What differentiates Falun Gong from Tai Chi?

Falun Gong is of Buddha School, while Tai Chi belongs to the Taoist School. Buddha School has 84,000 branches and Falun Gong is one of them.

How prevalent is its teachings in the West? Is an afterlife part of its teachings? What about reincarnation?

Falun Dafa is now being practiced in more than 130 countries around the world, and its principal book Zhuan Falun has been translated into more than a dozen languages. The idea of reincarnation is part of traditional teachings of Buddha School, along with the concept of Karma.

Can you provide accurate statistics on membership?

Falun Dafa is not a membership organisation. Practitioners follow the teachings and practice on a voluntary basis. Prior to the persecution in 1999, the Chinese regime estimated that there were 70-100 million Chinese people taking up this practice. Due to the international publicity of our persecution this meditation practice is now known worldwide and people of all ethnic backgrounds started to join the practice.

List some of the abuses allegedly suffered by members?

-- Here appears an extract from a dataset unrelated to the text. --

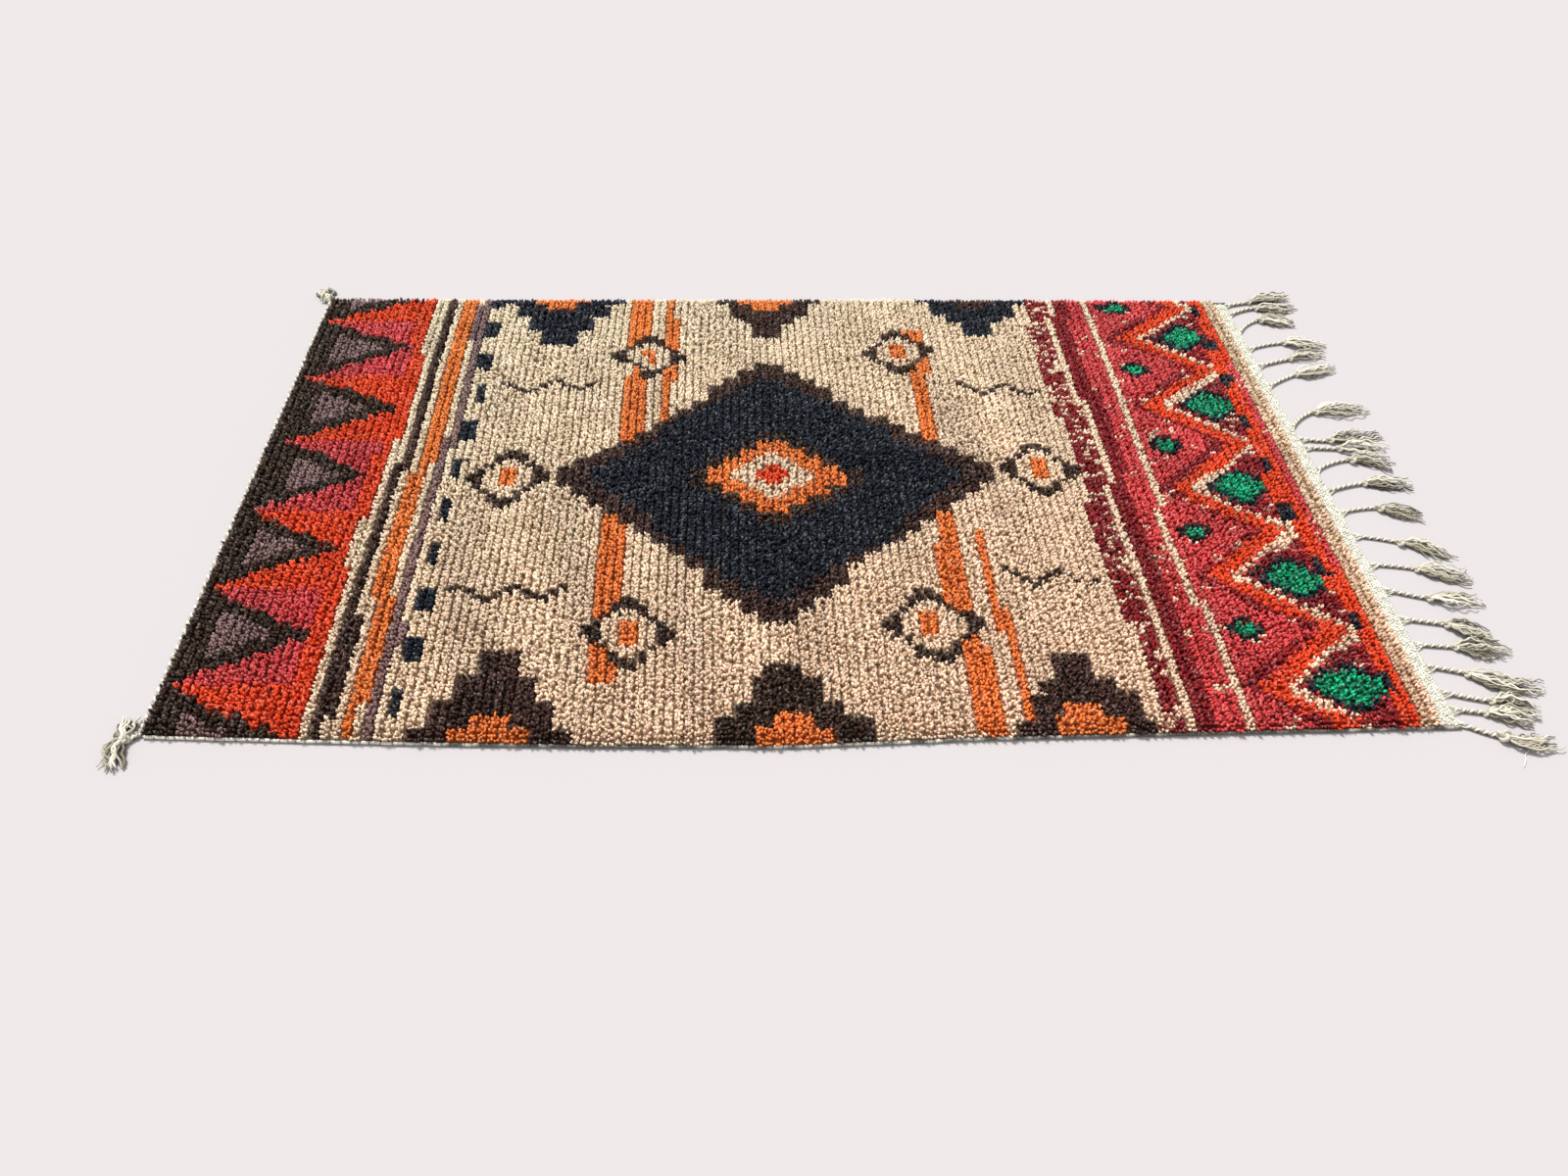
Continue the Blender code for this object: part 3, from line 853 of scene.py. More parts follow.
def spun_fibres():
    """Fine fibres of spun wool: a broken tone and a height for bump."""
    group, given, result = group_of(
        "spun_fibres",
        (
            ("Colour", COLOUR_SOCKET, (0.8, 0.8, 0.8, 1.0)),
            ("Fibre Scale", FLOAT_SOCKET, 700.0),
            ("Tone Depth", FLOAT_SOCKET, 0.25),
        ),
        (("Colour", COLOUR_SOCKET), ("Height", FLOAT_SOCKET), ("Roughness", FLOAT_SOCKET)),
    )
    where = add_node(group, "ShaderNodeTexCoord")
    noise = add_node(group, "ShaderNodeTexNoise", {"Detail": 2.0, "Roughness": 0.6})
    centred = add_node(group, "ShaderNodeMath", {1: 0.5}, operation="SUBTRACT")
    tone = add_node(group, "ShaderNodeMath", {2: 1.0}, operation="MULTIPLY_ADD")
    coloured = add_node(group, "ShaderNodeVectorMath", operation="SCALE")
    rough = add_node(group, "ShaderNodeMapRange", {"To Min": 0.60, "To Max": 0.92})
    link(
        group,
        (where.outputs["Object"], noise.inputs["Vector"]),
        (given.outputs["Fibre Scale"], noise.inputs["Scale"]),
        (noise.outputs["Fac"], centred.inputs[0]),
        (centred.outputs[0], tone.inputs[0]),
        (given.outputs["Tone Depth"], tone.inputs[1]),
        (given.outputs["Colour"], coloured.inputs[0]),
        (tone.outputs[0], coloured.inputs["Scale"]),
        (noise.outputs["Fac"], rough.inputs["Value"]),
        (coloured.outputs[0], result.inputs["Colour"]),
        (noise.outputs["Fac"], result.inputs["Height"]),
        (rough.outputs["Result"], result.inputs["Roughness"]),
    )
    return group


def uneven_dye():
    """Slow changes of tone over a hand-dyed or hand-handled surface."""
    group, given, result = group_of(
        "uneven_dye",
        (
            ("Colour", COLOUR_SOCKET, (0.8, 0.8, 0.8, 1.0)),
            ("Patch Scale", FLOAT_SOCKET, 9.0),
            ("Amount", FLOAT_SOCKET, 0.3),
            ("Worn Colour", COLOUR_SOCKET, (0.5, 0.4, 0.3, 1.0)),
        ),
        (("Colour", COLOUR_SOCKET), ("Mask", FLOAT_SOCKET)),
    )
    where = add_node(group, "ShaderNodeTexCoord")
    noise = add_node(group, "ShaderNodeTexNoise", {"Detail": 3.0})
    mask = add_node(group, "ShaderNodeMapRange", {"From Min": 0.42, "From Max": 0.70})
    share = add_node(group, "ShaderNodeMath", operation="MULTIPLY")
    mix = add_node(group, "ShaderNodeMix", data_type="RGBA", blend_type="MULTIPLY")
    link(
        group,
        (where.outputs["Object"], noise.inputs["Vector"]),
        (given.outputs["Patch Scale"], noise.inputs["Scale"]),
        (noise.outputs["Fac"], mask.inputs["Value"]),
        (mask.outputs["Result"], share.inputs[0]),
        (given.outputs["Amount"], share.inputs[1]),
        (share.outputs[0], mix.inputs["Factor"]),
        (given.outputs["Colour"], mix.inputs[6]),
        (given.outputs["Worn Colour"], mix.inputs[7]),
        (mix.outputs[2], result.inputs["Colour"]),
        (share.outputs[0], result.inputs["Mask"]),
    )
    return group


SPUN_FIBRES = spun_fibres()
UNEVEN_DYE = uneven_dye()


def make_wool(name, look):
    """Wool whose own colour is on the mesh, broken by fibres and by slow changes of tone."""
    material, shader = shaded_material(name, WOOL_SHADER)
    tree = material.node_tree
    yarn = add_node(tree, "ShaderNodeVertexColor", layer_name=YARN_COLOUR)
    patches = {"Patch Scale": look.patch_scale, "Amount": look.patch_amount, "Worn Colour": look.worn}
    spun = {"Fibre Scale": look.fibre_scale, "Tone Depth": look.tone_depth}
    dye = add_node(tree, "ShaderNodeGroup", patches, node_tree=UNEVEN_DYE)
    fibres = add_node(tree, "ShaderNodeGroup", spun, node_tree=SPUN_FIBRES)
    relief = add_node(tree, "ShaderNodeBump", {"Strength": look.bump, "Distance": FIBRE_RELIEF})
    link(
        tree,
        (yarn.outputs["Color"], dye.inputs["Colour"]),
        (dye.outputs["Colour"], fibres.inputs["Colour"]),
        (fibres.outputs["Colour"], shader.inputs["Base Color"]),
        (fibres.outputs["Roughness"], shader.inputs["Roughness"]),
        (fibres.outputs["Height"], relief.inputs["Height"]),
        (relief.outputs["Normal"], shader.inputs["Normal"]),
    )
    return material


# Pile and ground

def knot_colours(chart):
    """The colour of each knot, with the changes of tone of hand-dyed yarn from row to row.

    The yarn is yellower towards the far side and the start cord, and browner towards the near side and
    the fringe.
    """
    palette = np.array([YARNS[name] for name in YARN_NAMES])
    row, knot = np.indices((PILE_ROWS, KNOTS))
    tone = DYE_TONE + drift(row_place(row), knot_place(knot) * DYE_ALONG_ROW, DYE_DRIFT)
    cast = YELLOWER_TO_FAR * knot_place(knot) - YELLOWER_TO_START * row_place(row)
    return palette[chart] * tone[..., None] * (1 + cast[..., None] * YELLOWER)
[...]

Members are sent to labour camps where many have died. While the oppression, or genocide as some have labelled it, is taking place in China, it has nevertheless impacted the lives of Falun Gong adherents in other parts of the world. The Chinese authorities have exported their campaign. A number of Chinese agents are known to have taken action to intimidate, deter, and coerce followers. So severe have been the tactics, that it has prompted a United States congressional resolution specific to the matter. Adherents have found the tires of their cars slashed; their homes vandalised and ransacked; received death threats and harassing calls; had their computers hacked; and even, in several cases, been physically assaulted.

Why is evangelising so essential to the movement?

Many practitioners of Falun Dafa are making a diligent effort to share with the world the injustice that is occurring to Falun Dafa in China in the hope of ending this inhumane persecution. Also, the practitioners of Falun Dafa are willing to introduce this healthy and enlightening mind-body meditation to their friends, relatives and communities.

Can you envisage Falun Gong in the next decade and beyond?

Certainly, the persecution waged by the Communist Party in China will not sustain for long and will end in the not so distant future. An interesting observation is that in Taiwan and Hong Kong where Chinese people are able to live free of Communist dictatorship, Falun Gong is peacefully embraced and practiced.